Question préliminaire

[3] L’appelant était accompagné à l’audience par X, qui a dit qu’il était un agent syndical de X et qu’il aiderait l’appelant à présenter ses éléments de preuve et ses observations.

Question en litige

[4] L’appelant a‑t‑il été exclu du bénéfice des prestations d’assurance‑emploi parce qu’il a perdu son emploi en raison d’actes qui constituent une inconduite au sens de l’article 30 de la Loi sur l’assurance‑emploi (Loi)?

Analyse

[5] L’article 30 de la Loi prévoit qu’un prestataire est exclu du bénéfice des prestations d’assurance‑emploi s’il perd un emploi en raison de son inconduite.

[6] Il incombe à la Commission de prouver, selon la prépondérance des probabilités, que l’appelant a perdu son emploi chez X en raison de son inconduite (Larivee A‑473-06, Falardeau A-396-85).

[7] Le terme « inconduite » n’est pas défini dans la Loi. Son sens pour l’application de la Loi a plutôt été établi par la jurisprudence des tribunaux judiciaires et des tribunaux administratifs qui se sont penchés sur l’article 30 de la Loi et qui ont énoncé des principes directeurs dont il faut tenir compte lors de l’étude des circonstances de chaque cause.

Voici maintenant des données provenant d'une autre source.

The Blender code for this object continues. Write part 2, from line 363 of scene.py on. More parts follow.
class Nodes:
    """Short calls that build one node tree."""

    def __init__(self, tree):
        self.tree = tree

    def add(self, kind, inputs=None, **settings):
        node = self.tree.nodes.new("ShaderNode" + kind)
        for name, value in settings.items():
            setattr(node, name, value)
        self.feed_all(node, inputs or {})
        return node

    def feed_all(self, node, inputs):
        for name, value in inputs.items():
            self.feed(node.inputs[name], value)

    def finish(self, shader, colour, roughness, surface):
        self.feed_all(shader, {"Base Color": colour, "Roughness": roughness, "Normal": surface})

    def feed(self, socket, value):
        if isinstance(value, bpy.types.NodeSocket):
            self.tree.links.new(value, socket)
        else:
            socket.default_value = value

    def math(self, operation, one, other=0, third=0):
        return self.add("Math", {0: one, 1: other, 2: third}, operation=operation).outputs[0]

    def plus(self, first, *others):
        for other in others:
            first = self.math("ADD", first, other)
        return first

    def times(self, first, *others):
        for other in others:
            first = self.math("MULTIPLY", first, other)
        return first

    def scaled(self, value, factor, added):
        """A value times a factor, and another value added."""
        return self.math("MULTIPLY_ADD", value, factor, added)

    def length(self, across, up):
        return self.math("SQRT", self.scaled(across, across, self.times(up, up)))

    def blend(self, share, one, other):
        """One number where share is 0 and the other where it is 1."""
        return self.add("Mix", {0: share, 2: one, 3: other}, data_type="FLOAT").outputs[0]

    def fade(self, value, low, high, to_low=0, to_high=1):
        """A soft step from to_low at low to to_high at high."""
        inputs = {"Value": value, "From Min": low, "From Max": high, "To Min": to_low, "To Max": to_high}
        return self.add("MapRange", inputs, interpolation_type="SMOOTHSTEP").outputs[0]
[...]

[8] Pour prouver qu’il y a eu inconduite, il faut démontrer que l’appelant s’est comporté autrement que de la façon dont il aurait dû se comporter et qu’il l’a fait de manière volontaire ou délibérée ou avec une insouciance telle que cela frôlait le caractère délibéré : Eden A-402-96. Pour qu’un acte soit qualifié d’inconduite, il doit être démontré que l’appelant savait ou aurait dû savoir que son comportement était de nature à entraver l’exécution de ses obligations envers son employeur et que, de ce fait, il était réellement possible qu’il soit congédié : Lassonde A-213-09, Mishibinijima A-85-06, Hastings A-592-06, Lock 2003 CAF 262; et que ce comportement nuirait au rendement professionnel du prestataire ou nuirait aux intérêts de l’employeur ou nuirait de façon irréparable à la relation employeur-employé : CUB 73528.

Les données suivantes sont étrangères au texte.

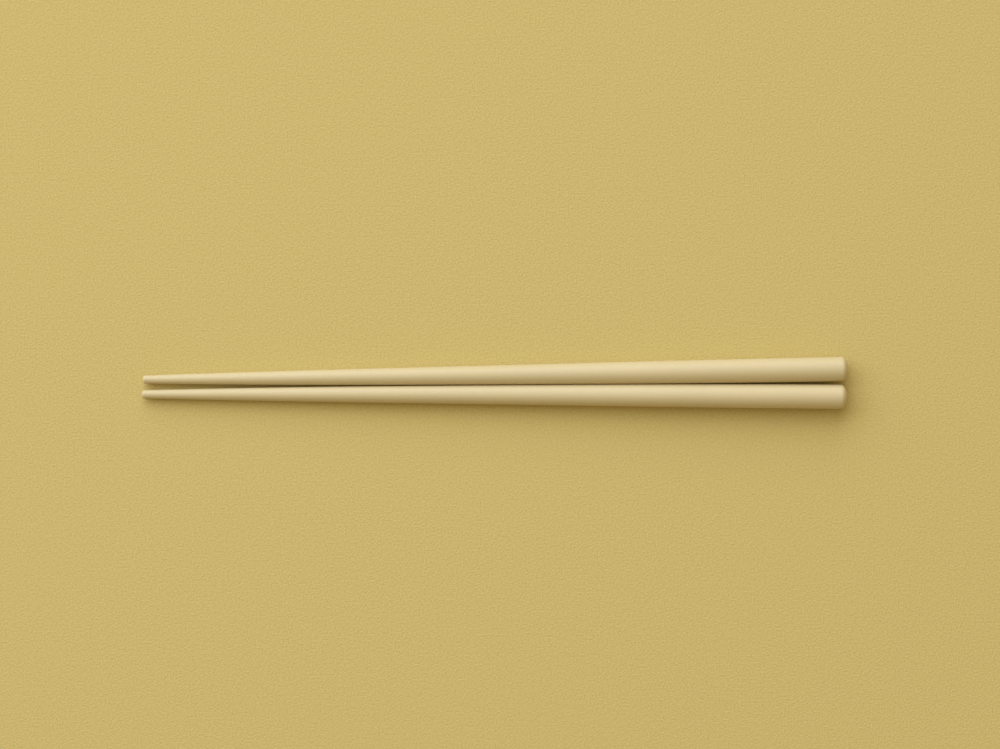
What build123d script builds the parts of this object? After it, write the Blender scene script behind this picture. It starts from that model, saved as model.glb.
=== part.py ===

[9] Comme la Cour d’appel fédérale l’a établi dans l’arrêt Macdonald A-152-96, le Tribunal doit déterminer la véritable cause de la cessation d’emploi du prestataire et si cela constitue une inconduite au sens de l’article 30 de la Loi.

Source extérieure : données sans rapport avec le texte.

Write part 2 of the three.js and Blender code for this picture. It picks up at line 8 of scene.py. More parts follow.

Question en litige no 1 : Quel comportement est à l’origine de la perte d’emploi de l’appelant chez X?

[10] Pour le Tribunal, la première étape de l’analyse est d’établir la raison pour laquelle l’appelant a perdu son emploi chez X après sa dernière journée de travail, le 17 août 2018.

[11] L’employeur n’a fourni aucun élément de preuve au sujet du comportement de l’appelant. Malgré les tentatives répétées de la Commission pour obtenir de l’information auprès de X, l’employeur n’a rien fourni à part le relevé d’emploi, qui indique que l’appelant a été congédié (GD3-23).

[12] Voici les éléments de preuve que l’appelant a présentés à la Commission :

  1. Dans sa demande de prestations d’assurance‑emploi, l’appelant a fait mention de quatre incidents antérieurs survenus entre le 10 mai 2017 et le 11 juin 2018, pour lesquels il avait reçu des suspensions allant de trois à cinq jours (GD3-11à GD3-13). Il a décrit l’incident ayant provoqué son congédiement comme étant [traduction] « le fait de ne pas porter de ceinture de sécurité dans une entrée pendant que le camion était en mouvement » le 9 août 2018 (GD3-12), mais a précisé que le congédiement était attribuable à la nouvelle politique qui était en vigueur depuis seulement deux mois, et qu’il était difficile de changer après 37 ans et de faire les choses différemment (GD3-14).
  2. Lorsqu’il s’est entretenu avec la Commission à propos de son congédiement (voir les renseignements supplémentaires concernant la demande de prestations aux pièces GD3‑26 à GD3-27), il a dit qu’il ne savait pas que le port de la ceinture de sécurité était obligatoire dans un stationnement – il pensait qu’il devait uniquement la porter lorsque qu’il conduisait. Il est descendu une minute du camion dans le stationnement, puis y est vite remonté, ce qui a enclenché une « caméra de tableau de bord » nouvellement installée, et l’employeur a vu qu’il ne portait pas sa ceinture de sécurité lorsque le camion était en mouvement.
  3. Dans sa demande de réexamen, l’appelant a indiqué que son syndicat contestait son congédiement et a inclus une lettre de son représentant syndical (GD3-32).
  4. Durant l’entrevue de réexamen de l’appelant avec la Commission (voir les renseignements supplémentaires concernant la demande de prestations à la pièce GD3‑37), l’agent a noté que l’appelant a admis qu’il savait que le port de la ceinture de sécurité était obligatoire en tout temps, qu’il était visé par des mesures disciplinaires progressives en raison d’infractions antérieures à la sécurité et que l’employeur l’avait averti qu’il perdrait son emploi.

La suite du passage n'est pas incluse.